Gezi’den sonra LGBTİ hareketinin de içinde olduğu kesimlerin ana akım siyaseti zorladığını vurgulayan Onur, “Şiddeti çok iyi bilen, yaşayan LGBTİ hareketinin barış mücadelesine de ciddi katkısı olacak” dedi.

Sezai Temelli: Barış talebini eylemselliğe dönüştüremiyoruz

Sezai Temelli ise, “Barış talebi ve arzusunu bir eylemselliğe dönüştüremiyoruz. Bu eylemsizlik hali barış meselesinin politikleşmesini de engelliyor. Bir şeyi toplumsallaştırmak için onun politikleşmesi süreci yaşanmalı. Biz genelde politik alanı sivil alandan yalıtarak bakıyoruz. Bugün yaşadığımız savaş ortamına bu denli tepkisizliğin altında da bu yatıyor” ifadelerini kullandı.

“Barış mücadelesini sokakta örgütlemeliyiz”

“LGBTİ hareketinin Gezi’deki eylemliliği bizi fazlasıyla zenginleştirdi” diyen Temelli sözlerine şöyle devam etti:

“Radikal demokrasi derken de, farklı grupları davet ederken de farklı siyaset öbeklerini birlikte eylemeye ve en önemlisi ilişkiler geliştirmeye çağırıyorduk.

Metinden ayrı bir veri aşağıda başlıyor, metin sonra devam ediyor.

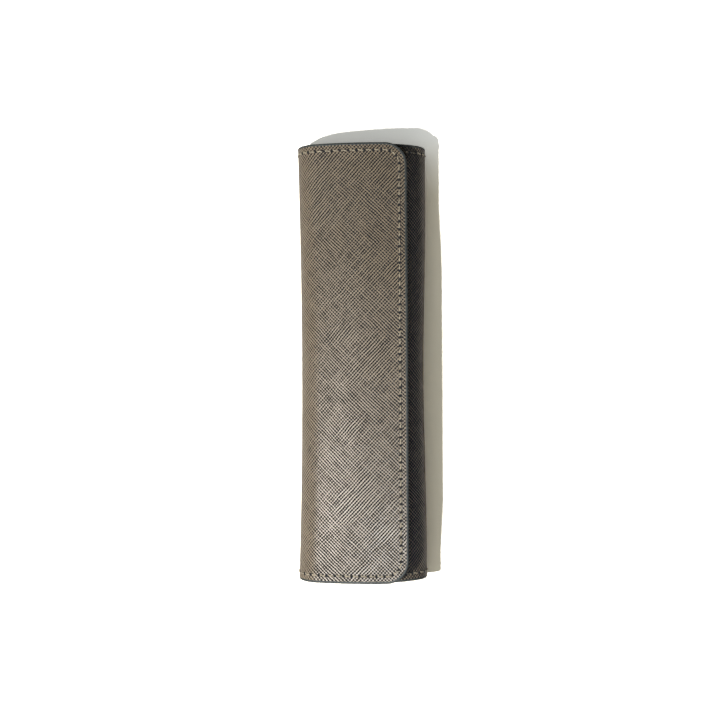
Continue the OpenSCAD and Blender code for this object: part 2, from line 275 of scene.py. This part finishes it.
def form(obj):
    """Lays a flat piece round the former and keeps its flat place as a UV map in millimetres."""
    mesh = obj.data
    flat = [v.co.copy() for v in mesh.vertices]
    layer = mesh.uv_layers.get("sheet_mm") or mesh.uv_layers.new(name="sheet_mm")
    for loop in mesh.loops:
        layer.data[loop.index].uv = (flat[loop.vertex_index].x / MM, flat[loop.vertex_index].y / MM)
    for vertex, place in zip(mesh.vertices, flat):
        u, v, up = place.x / MM, place.y / MM, place.z / MM
        x, z, nx, nz = on_former(u)
        x, z = settle(x + nx * up, v, z + nz * up, u)
        vertex.co = (x * MM, v * MM, z * MM)
    mesh.update()


# %% [markdown]
# The sheet bends at three places when the sleeve opens: low on the left, high on the left, and at
# the right. The sheet is made in three parts that meet where it is straight, in the middle of the
# back and in the middle of the left side.

# %% The three parts of the sheet
PARTS = {
    "front_and_back": (0.0, MIDDLE_OF_BACK),
    "lower_left": (MIDDLE_OF_BACK, MIDDLE_OF_SPINE),
    "flap": (MIDDLE_OF_SPINE, SHEET_U),
}


def bend_with(obj):
    """Bakes a formed piece's transform into its mesh."""
    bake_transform(obj)


def part_at(u):
    """The part that holds a place on the flat sheet."""
    return next(name for name, (first, last) in PARTS.items() if u <= last or last == SHEET_U)


def clear_selection():
    """Leaves Edit Mode and selects nothing."""
    if bpy.context.object and bpy.context.object.mode == "EDIT":
        bpy.ops.object.mode_set(mode="OBJECT")
    bpy.ops.object.select_all(action="DESELECT")


def only(obj):
    """Makes obj the one selected and active object."""
    clear_selection()
    obj.select_set(True)
    bpy.context.view_layer.objects.active = obj
    return obj


def pick_vertices(obj, wanted):
    """Leaves obj in Edit Mode with only the vertices selected whose place is wanted."""
    bpy.ops.object.mode_set(mode="EDIT")
    bpy.ops.mesh.select_mode(type="VERT")
    bpy.ops.mesh.select_all(action="DESELECT")
    bpy.ops.object.mode_set(mode="OBJECT")
    for vertex in obj.data.vertices:
        vertex.select = wanted(vertex.co)
    bpy.ops.object.mode_set(mode="EDIT")


def outward_normals():
    """In Edit Mode, selects everything and turns the faces outward."""
    bpy.ops.mesh.select_all(action="SELECT")
    bpy.ops.mesh.normals_make_consistent(inside=False)


def apply_modifier(obj, kind, **settings):
    """Adds one modifier to obj, sets it up and applies it."""
    only(obj)
    modifier = obj.modifiers.new(kind.lower(), kind)
    for name, value in settings.items():
        setattr(modifier, name, value)
    bpy.ops.object.modifier_apply(modifier=modifier.name)


def finish_mesh(obj, material, angle=35):
    """Smooth shading with its sharp corners kept, and the material."""
    only(obj)
    bpy.ops.object.shade_smooth_by_angle(angle=math.radians(angle))
    obj.data.materials.clear()
    obj.data.materials.append(material)


for name, (first, last) in PARTS.items():
    print(name, "is", round(last - first, 2), "mm of the sheet")

# %% [markdown]
# ## Finishes
#
# The outside is saffiano leather: calf leather pressed with a fine cross-hatch and sealed with a
# clear coat, so it has a soft shine. Its colour is darkened into the valleys of the pattern as
# painted shade. Its two sets of lines run at about 45 degrees to the sleeve, 0.9 to 1 mm apart,
# and in patches one set is pressed deeper than the other. The pattern follows the flat sheet's own
# map, so it turns round the folds unbroken. Use rubs it smoother at the folds. The leather that
# the flap covers stays more matt, and its colour is darkened there as painted shade from the flap.

# %% Saffiano leather
def waves(tree, mm, turn, spacing, wobble):
    """One set of pressed lines on the flat sheet: its angle in degrees and its spacing in millimetres."""
    turned = add_node(tree, "ShaderNodeMapping", {
        "Vector": mm, "Rotation": (0, 0, math.radians(turn))}).outputs[0]
    lines = add_node(tree, "ShaderNodeTexWave", {
        "Vector": turned, "Scale": math.pi / (10 * spacing), "Distortion": wobble,
        "Detail": 2.0, "Detail Scale": 0.45, "Detail Roughness": 0.55}).outputs["Fac"]
    drawn_out = add_node(tree, "ShaderNodeMapping", {
        "Vector": turned, "Scale": (1.1 / spacing, 0.14, 1)}).outputs[0]
    streaks = noise(tree, drawn_out, 1.0, 1.0)
    depth = remap(tree, streaks, 0.3, 0.7, 0.6, 1.1)
    return maths(tree, "MULTIPLY", lines, depth)


saffiano, tree = new_material("saffiano leather, cross-hatch pressed and coated")
mm = add_node(tree, "ShaderNodeUVMap", uv_map="sheet_mm").outputs["UV"]
RISING_MM, FALLING_MM = 0.96, 0.93
rising = waves(tree, mm, 43, RISING_MM, 2.6)
falling = waves(tree, mm, -46, FALLING_MM, 2.6)
patches = noise(tree, mm, 0.05, 2.0)
share = remap(tree, patches, 0.36, 0.64, 0.3, 0.7)
hatch = add_node(tree, "ShaderNodeMix", {0: share, 2: rising, 3: falling}).outputs[0]
grit = noise(tree, mm, 1.7, 3.0, 0.65)
pressed = maths(tree, "MULTIPLY_ADD", grit, 0.2, hatch)
across = add_node(tree, "ShaderNodeSeparateXYZ", {0: mm}).outputs["X"]
RIGHT_FOLD, LEFT_FOLD = STARTS[3], STARTS[7]
wear = 0.0
for fold in (RIGHT_FOLD, LEFT_FOLD):
    away = maths(tree, "ABSOLUTE", maths(tree, "SUBTRACT", across, fold))
    rubbed = remap(tree, away, 5.0, 13.0, 0.6, 0.0)
    wear = maths(tree, "MAXIMUM", rubbed, wear)
tone = add_node(tree, "ShaderNodeMix", {0: wear, 2: pressed, 3: 0.58}).outputs[0]
height = remap(tree, tone, 0.25, 0.65, 0.0, 1.0, interpolation_type="SMOOTHSTEP")
# Painted shade: the front panel under the flap is darkened in colour as the flap's shadow; it is also
# rougher, so more matt.
flap_shade_and_matt = remap(tree, across, 31.0, 36.5, 1.0, 0.0)
tone_with_painted_shade = maths(tree, "MULTIPLY_ADD", flap_shade_and_matt, -0.09, tone)
# Painted shade: the ramp turns the colour near black in the low valleys of the pressing.
ramp = add_node(tree, "ShaderNodeValToRGB", {"Fac": tone_with_painted_shade})
ramp.color_ramp.elements[0].position = 0.39
ramp.color_ramp.elements[0].color = linear("#0c0906")
ramp.color_ramp.elements[1].position = 0.67
ramp.color_ramp.elements[1].color = linear("#94856f")
bump = add_node(tree, "ShaderNodeBump", {"Height": height, "Strength": 1.0, "Distance": 0.00014})
shine = maths(tree, "MAXIMUM", remap(tree, tone, 0.38, 0.64, 0.95, 0.4), flap_shade_and_matt)
shader = add_node(tree, "ShaderNodeBsdfPrincipled", {
    "Base Color": ramp.outputs["Color"], "Roughness": shine, "IOR": 1.5, "Normal": bump.outputs[0]})
add_node(tree, "ShaderNodeOutputMaterial", {"Surface": shader.outputs["BSDF"]})
print("lines", RISING_MM, "and", FALLING_MM, "mm apart")
print("rubbed at", round(RIGHT_FOLD), "and", round(LEFT_FOLD), "mm across the sheet")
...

Bu alanda da başarılı olduğumuzu, daha doğrusu HDP ile iyi bir yürüyüşü başlattığımızı düşünüyoruz.”

7 Haziran genel seçimlerinden sonra Meclis’i çalıştırmamak için özel bir çaba olduğunu söyleyen Temelli, “Meclis iki defa açıldı. Biri terör diğeri tezkere konusundaydı. 25. dönem böylesi bir militarizmle geçti. O kürsüden topluma savaşın meşruiyeti üretildi. Tam da buna karşı barış cephesini örmek gerekiyor. Sokakta barış mücadelesi daha önem kazanıyor. Toplumun tüm alanlarında barışı inşa etmeliyiz” dedi.

Temelli, ‘Batı’daki tepkisizliğin’ Kürdistan’daki öfkeyi de yeniden ürettiğini söyleyerek şöyle devam etti: “Ölmüş bedenlere, Hacı Lokman Birlik’e yapılan işkenceye karşı hiçbir şeyin harekete geçmediğini görüyoruz. Hak mücadeleleri terörize edilmiş durumda. Cizre’de 35 günlük bebeğin öldürülmesinin, insanların ölü bedenlerinin yerlerde sürüklenmesinin haber değeri bile yok. Bu tepkisizlik neden? Şimdi değilse ne zaman?”

“Hepimizin yasta olduğunu kabul etmemiz gerek”

Nil Mutluer de, “Güveni inşa edeceğimiz noktada büyük bir boşluk içerisindeyiz. Birbirimizin içindeki çoğullukları biliyor muyuz? Siyaseti kurarken kendi öznelliklerimizi asıl yeniden üreteceğiz” sorularıyla konuşmasına başladı.

“Hacı Lokman Birlik ve Ekin Wan’a yapılanları bizler üzüntüyle karşılıyoruz. Bizim dışımızdakilerin bu meseleyi önemsemediğini düşünüyoruz ama onlar da bu kaybı yas olarak yaşıyorlar. Ama hakikati konuşamıyoruz” diyen Mutluer sözlerine şöyle devam etti:

“Hepimizin yasta olduğunu kabul etmemiz gerekiyor. Her iki taraftan da cenazelerin ardından evimize dönüyoruz ama yası bir şeyle ikame etmeye çalışarak melankolik hale düşüyoruz. Bazılarının ölümü normalleşiyor, bazılarının yası tutulabilir oluyor.”